* [Raw data]:
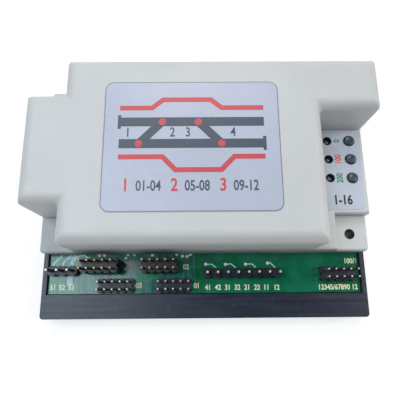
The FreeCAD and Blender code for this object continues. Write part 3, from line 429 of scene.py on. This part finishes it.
def numeral(text, centre, height, low, high, turn=0.0, weight=0.0, width=0.8):
    """A mesh of figures lying flat, centred, with their tops turned by an angle in degrees."""
    curve = bpy.data.curves.new("figures", "FONT")
    curve.body = text
    curve.size = height * MM / FIGURE_CAP_SHARE
    curve.align_x = "CENTER"
    curve.align_y = "CENTER"
    curve.offset = weight * MM
    curve.extrude = (high - low) / 2 * MM
    curve.resolution_u = 4
    holder = bpy.data.objects.new("figures", curve)
    bpy.context.scene.collection.objects.link(holder)
    bpy.context.view_layer.update()
    graph = bpy.context.evaluated_depsgraph_get()
    mesh = bpy.data.meshes.new_from_object(holder.evaluated_get(graph))
    bpy.data.objects.remove(holder)
    bpy.data.curves.remove(curve)
    spin = Matrix.Rotation(math.radians(turn), 4, "Z")
    lift = Matrix.Translation((centre[0] * MM, centre[1] * MM, (low + high) / 2 * MM))
    mesh.transform(lift @ spin @ Matrix.Diagonal((width, 1.0, 1.0, 1.0)))
    return mesh


def add_numerals(shape, figures, height, low, high, turn=0.0, weight=0.0, width=0.8):
    """Adds several figures, each (text, (x, y)), to a shape."""
    for text, centre in figures:
        mesh = numeral(text, centre, height, low, high, turn, weight, width)
        shape.from_mesh(mesh)
        bpy.data.meshes.remove(mesh)


# ---------------------------------------------------------------- roof label

LABEL_LOW, LABEL_HIGH = (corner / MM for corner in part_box("top_label"))
FILM_TOP = LABEL_HIGH.z - 0.05
LABEL_CORNER = 2.8
BORDER_INSET, BORDER_WIDTH = 0.05, 0.30


def roof_label():
    """The film, its thin printed border, and a plain drawing of tracks with numbered points."""
    left, front, right, rear = LABEL_LOW.x, LABEL_LOW.y, LABEL_HIGH.x, LABEL_HIGH.y
    film = label_film("roof_film_paint", (0.50, 0.53, 0.65), (0.54, 0.57, 0.69))
    shape = bmesh.new()
    prism(shape, rounded_box(left, right, front, rear, LABEL_CORNER), LABEL_LOW.z, FILM_TOP)
    piece = add_piece("roof_label_film", shape, film)
    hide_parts("top_label")
    border = bmesh.new()
    edges = [rounded_box(left + inset, right - inset, front + inset, rear - inset,
                         LABEL_CORNER - inset)
             for inset in (BORDER_INSET, BORDER_INSET + BORDER_WIDTH)]
    ring(border, *edges, FILM_TOP, FILM_TOP + INK_STEP)
    grey = ink("border_ink_paint", (0.22, 0.23, 0.27))
    add_piece("roof_label_border", border, grey)
    track_drawing((left + right) / 2, front)


# The drawing's rows, up from the label's front edge, and its sizes.
LOW_ROUTE, LOWER_LINE, UPPER_LINE, HIGH_ROUTE = 17.2, 21.5, 28.7, 33.4
HALF_RUN = 22.5
TRACK_WIDTH, CROSSOVER_WIDTH, ROUTE_WIDTH = 3.0, 2.7, 1.6
BUFFER_REACH, BUFFER_WIDTH = 2.3, 1.0
POINT_RADIUS = 1.15
GROUPS = (("1", "01-04"), ("2", "05-08"), ("3", "09-12"))
GROUP_START, GROUP_STEP, RANGE_SHIFT = 20.0, 14.7, 6.9


def track_drawing(x, y):
    """A plain track plan: two slate main lines with crossovers, and two red passing loops."""
    upper, lower = y + UPPER_LINE, y + LOWER_LINE
    high, low = y + HIGH_ROUTE, y + LOW_ROUTE
    left, right = x - HALF_RUN, x + HALF_RUN
    points = [(x - 16.4, lower), (x - 9.2, upper), (x + 2.0, upper), (x + 9.2, lower)]
    slate = (([(left, upper), (right, upper)], TRACK_WIDTH),
             ([(left, lower), (right, lower)], TRACK_WIDTH),
             (points[:2], CROSSOVER_WIDTH), (points[2:], CROSSOVER_WIDTH),
             ([(left, upper - BUFFER_REACH), (left, upper + BUFFER_REACH)], BUFFER_WIDTH),
             ([(right, lower - BUFFER_REACH), (right, lower + BUFFER_REACH)], BUFFER_WIDTH))
    routes = [[(left, high), (x - 12.4, high), (x - 9.0, high + 2.8), (x + 6.0, high + 2.8),
               (x + 9.4, high), (right, high)],
              [(left, low), (x - 9.0, low), (x - 5.0, low - 4.2), (x + 9.0, low - 4.2),
               (x + 13.0, low), (right, low)]]
    inks = {"red": ink("route_red_ink_paint", (0.58, 0.070, 0.085)),
            "slate": ink("track_slate_ink_paint", (0.066, 0.083, 0.115))}
    shape = bmesh.new()
    for place, (line, width) in enumerate(slate):
        prism(shape, band(line, width), FILM_TOP, FILM_TOP + (2 + 0.1 * place) * INK_STEP)
    add_piece("roof_label_tracks", shape, inks["slate"])
    shape = bmesh.new()
    for route in routes:
        prism(shape, band(route, ROUTE_WIDTH), FILM_TOP, FILM_TOP + 2.8 * INK_STEP)
    add_piece("roof_label_routes", shape, inks["red"])
    shape = bmesh.new()
    for place in points:
        prism(shape, circle(place, POINT_RADIUS), FILM_TOP, FILM_TOP + 3.5 * INK_STEP)
    add_piece("roof_label_points", shape, inks["red"])
    shape = bmesh.new()
    figures = [(str(place + 1), (px + side, (upper + lower) / 2))
               for place, ((px, _), side) in enumerate(zip(points, (-3.4, 3.2, -3.2, 3.6)))]
    add_numerals(shape, figures, 3.0, FILM_TOP, FILM_TOP + 3 * INK_STEP, weight=0.06)
    add_piece("roof_label_figures", shape, inks["slate"])
    caption_marks(x, y, inks)


def caption_marks(x, y, inks):
    """A row under the drawing: a red group number and its range of outputs, three times."""
    red = bmesh.new()
    dark = bmesh.new()
    top = FILM_TOP + INK_STEP
    for place, (first, text) in enumerate(GROUPS):
        start = x - GROUP_START + place * GROUP_STEP
        add_numerals(red, [(first, (start, y + 8.1))], 3.9, FILM_TOP, top, weight=0.13)
        add_numerals(dark, [(text, (start + RANGE_SHIFT, y + 7.9))], 3.2, FILM_TOP, top,
                     weight=0.085, width=0.72)
    add_piece("roof_label_groups", red, inks["red"])
    add_piece("roof_label_ranges", dark, inks["slate"])


# ---------------------------------------------------------------- panel marks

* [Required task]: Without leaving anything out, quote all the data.

* [Written response]:
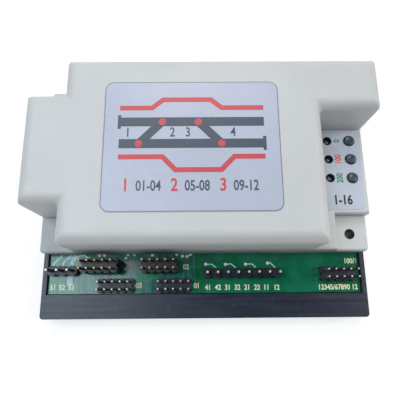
The FreeCAD and Blender code for this object continues. Write part 3, from line 429 of scene.py on. This part finishes it.
def numeral(text, centre, height, low, high, turn=0.0, weight=0.0, width=0.8):
    """A mesh of figures lying flat, centred, with their tops turned by an angle in degrees."""
    curve = bpy.data.curves.new("figures", "FONT")
    curve.body = text
    curve.size = height * MM / FIGURE_CAP_SHARE
    curve.align_x = "CENTER"
    curve.align_y = "CENTER"
    curve.offset = weight * MM
    curve.extrude = (high - low) / 2 * MM
    curve.resolution_u = 4
    holder = bpy.data.objects.new("figures", curve)
    bpy.context.scene.collection.objects.link(holder)
    bpy.context.view_layer.update()
    graph = bpy.context.evaluated_depsgraph_get()
    mesh = bpy.data.meshes.new_from_object(holder.evaluated_get(graph))
    bpy.data.objects.remove(holder)
    bpy.data.curves.remove(curve)
    spin = Matrix.Rotation(math.radians(turn), 4, "Z")
    lift = Matrix.Translation((centre[0] * MM, centre[1] * MM, (low + high) / 2 * MM))
    mesh.transform(lift @ spin @ Matrix.Diagonal((width, 1.0, 1.0, 1.0)))
    return mesh


def add_numerals(shape, figures, height, low, high, turn=0.0, weight=0.0, width=0.8):
    """Adds several figures, each (text, (x, y)), to a shape."""
    for text, centre in figures:
        mesh = numeral(text, centre, height, low, high, turn, weight, width)
        shape.from_mesh(mesh)
        bpy.data.meshes.remove(mesh)


# ---------------------------------------------------------------- roof label

LABEL_LOW, LABEL_HIGH = (corner / MM for corner in part_box("top_label"))
FILM_TOP = LABEL_HIGH.z - 0.05
LABEL_CORNER = 2.8
BORDER_INSET, BORDER_WIDTH = 0.05, 0.30


def roof_label():
    """The film, its thin printed border, and a plain drawing of tracks with numbered points."""
    left, front, right, rear = LABEL_LOW.x, LABEL_LOW.y, LABEL_HIGH.x, LABEL_HIGH.y
    film = label_film("roof_film_paint", (0.50, 0.53, 0.65), (0.54, 0.57, 0.69))
    shape = bmesh.new()
    prism(shape, rounded_box(left, right, front, rear, LABEL_CORNER), LABEL_LOW.z, FILM_TOP)
    piece = add_piece("roof_label_film", shape, film)
    hide_parts("top_label")
    border = bmesh.new()
    edges = [rounded_box(left + inset, right - inset, front + inset, rear - inset,
                         LABEL_CORNER - inset)
             for inset in (BORDER_INSET, BORDER_INSET + BORDER_WIDTH)]
    ring(border, *edges, FILM_TOP, FILM_TOP + INK_STEP)
    grey = ink("border_ink_paint", (0.22, 0.23, 0.27))
    add_piece("roof_label_border", border, grey)
    track_drawing((left + right) / 2, front)


# The drawing's rows, up from the label's front edge, and its sizes.
LOW_ROUTE, LOWER_LINE, UPPER_LINE, HIGH_ROUTE = 17.2, 21.5, 28.7, 33.4
HALF_RUN = 22.5
TRACK_WIDTH, CROSSOVER_WIDTH, ROUTE_WIDTH = 3.0, 2.7, 1.6
BUFFER_REACH, BUFFER_WIDTH = 2.3, 1.0
POINT_RADIUS = 1.15
GROUPS = (("1", "01-04"), ("2", "05-08"), ("3", "09-12"))
GROUP_START, GROUP_STEP, RANGE_SHIFT = 20.0, 14.7, 6.9


def track_drawing(x, y):
    """A plain track plan: two slate main lines with crossovers, and two red passing loops."""
    upper, lower = y + UPPER_LINE, y + LOWER_LINE
    high, low = y + HIGH_ROUTE, y + LOW_ROUTE
    left, right = x - HALF_RUN, x + HALF_RUN
    points = [(x - 16.4, lower), (x - 9.2, upper), (x + 2.0, upper), (x + 9.2, lower)]
    slate = (([(left, upper), (right, upper)], TRACK_WIDTH),
             ([(left, lower), (right, lower)], TRACK_WIDTH),
             (points[:2], CROSSOVER_WIDTH), (points[2:], CROSSOVER_WIDTH),
             ([(left, upper - BUFFER_REACH), (left, upper + BUFFER_REACH)], BUFFER_WIDTH),
             ([(right, lower - BUFFER_REACH), (right, lower + BUFFER_REACH)], BUFFER_WIDTH))
    routes = [[(left, high), (x - 12.4, high), (x - 9.0, high + 2.8), (x + 6.0, high + 2.8),
               (x + 9.4, high), (right, high)],
              [(left, low), (x - 9.0, low), (x - 5.0, low - 4.2), (x + 9.0, low - 4.2),
               (x + 13.0, low), (right, low)]]
    inks = {"red": ink("route_red_ink_paint", (0.58, 0.070, 0.085)),
            "slate": ink("track_slate_ink_paint", (0.066, 0.083, 0.115))}
    shape = bmesh.new()
    for place, (line, width) in enumerate(slate):
        prism(shape, band(line, width), FILM_TOP, FILM_TOP + (2 + 0.1 * place) * INK_STEP)
    add_piece("roof_label_tracks", shape, inks["slate"])
    shape = bmesh.new()
    for route in routes:
        prism(shape, band(route, ROUTE_WIDTH), FILM_TOP, FILM_TOP + 2.8 * INK_STEP)
    add_piece("roof_label_routes", shape, inks["red"])
    shape = bmesh.new()
    for place in points:
        prism(shape, circle(place, POINT_RADIUS), FILM_TOP, FILM_TOP + 3.5 * INK_STEP)
    add_piece("roof_label_points", shape, inks["red"])
    shape = bmesh.new()
    figures = [(str(place + 1), (px + side, (upper + lower) / 2))
               for place, ((px, _), side) in enumerate(zip(points, (-3.4, 3.2, -3.2, 3.6)))]
    add_numerals(shape, figures, 3.0, FILM_TOP, FILM_TOP + 3 * INK_STEP, weight=0.06)
    add_piece("roof_label_figures", shape, inks["slate"])
    caption_marks(x, y, inks)


def caption_marks(x, y, inks):
    """A row under the drawing: a red group number and its range of outputs, three times."""
    red = bmesh.new()
    dark = bmesh.new()
    top = FILM_TOP + INK_STEP
    for place, (first, text) in enumerate(GROUPS):
        start = x - GROUP_START + place * GROUP_STEP
        add_numerals(red, [(first, (start, y + 8.1))], 3.9, FILM_TOP, top, weight=0.13)
        add_numerals(dark, [(text, (start + RANGE_SHIFT, y + 7.9))], 3.2, FILM_TOP, top,
                     weight=0.085, width=0.72)
    add_piece("roof_label_groups", red, inks["red"])
    add_piece("roof_label_ranges", dark, inks["slate"])


# ---------------------------------------------------------------- panel marks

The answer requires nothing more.